Using new statutory authority conferred in 1988, NAGB resolved to try to answer that question by establishing “achievement levels.” These benchmarks would enable NAEP results to be reported according to how well students (and states, etc.) were actually doing, rather than in relation to “scale scores” that have meaning only to psychometricians.
We agonized over how many levels there would be and what to call them, eventually settling on three and boldly declaring that the middle level—“proficient”—was the desired level of educational performance for young Americans.
Yes, it was aspirational (just like Common Core and scores of 4 or 5 on PARCC!). Yes, we knew that most young Americans weren’t there yet. Yes, the achievement levels were destined to be controversial—Loveless summarizes that history. Seems it’s not possible for “experts” at places like the National Academy of Sciences to countenance anything that is ultimately based on human judgment rather than some sort of experiment or regression.
It’s also a fact that many people thought (and still think) that NAEP’s achievement levels, especially “proficient,” expect too much from American schools and students. But, guess what? Recent painstaking research has shown that proficiency in twelfth-grade reading on NAEP equates pretty closely to college readiness. (The corresponding math score is closer to proficient than to basic.) Tom seems to think that the complaints about NAEP’s difficulty are proven by the fact that even high-performing Asian countries boost only 60–70 percent of their kids to the TIMSS equivalent of “NAEP proficient” in eighth-grade math. To which I reply: For the United States to reach that point would be nothing short of transformational.

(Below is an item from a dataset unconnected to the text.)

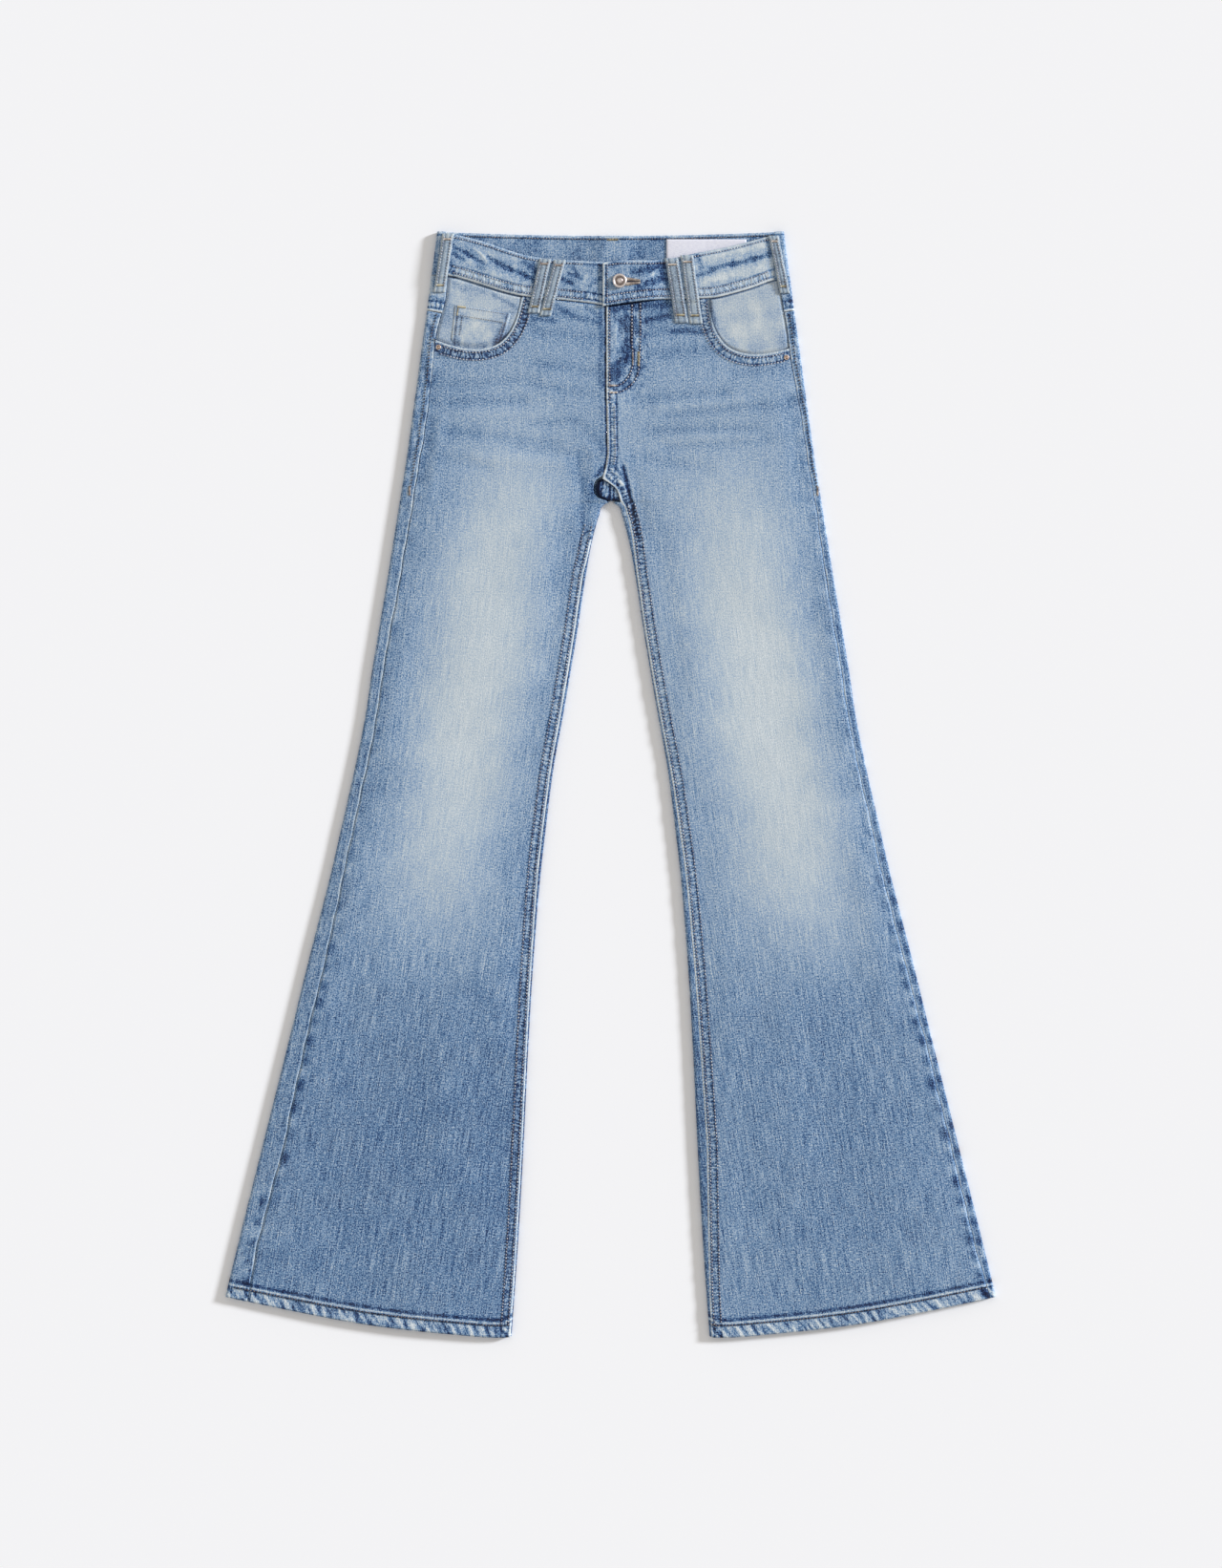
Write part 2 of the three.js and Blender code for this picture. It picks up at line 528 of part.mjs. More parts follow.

If NAEP’s achievement levels are too ambitious for American students, then we have further evidence (as if any were needed) that today’s actual performance by the majority of those students is a long, long way from where it needs to be if we’re at all serious about their readiness for college-level work.
For more than two decades now, NAEP achievement levels have been the closest thing America has had to “national standards.” Yes, they’re ambitious—at least “proficient” and “advanced” are—but so is the goal of getting young Americans prepared for success in college and career.
One presumes that Tom Loveless, former teacher and great guy that he is, shares that aspiration. If so, he should quit knocking the achievement levels. (They already have plenty of wrong-headed critics without him joining the chorus.) And he should explain to Campbell Brown and others that “grade level,” as commonly used, is a hollow and meaningless metric.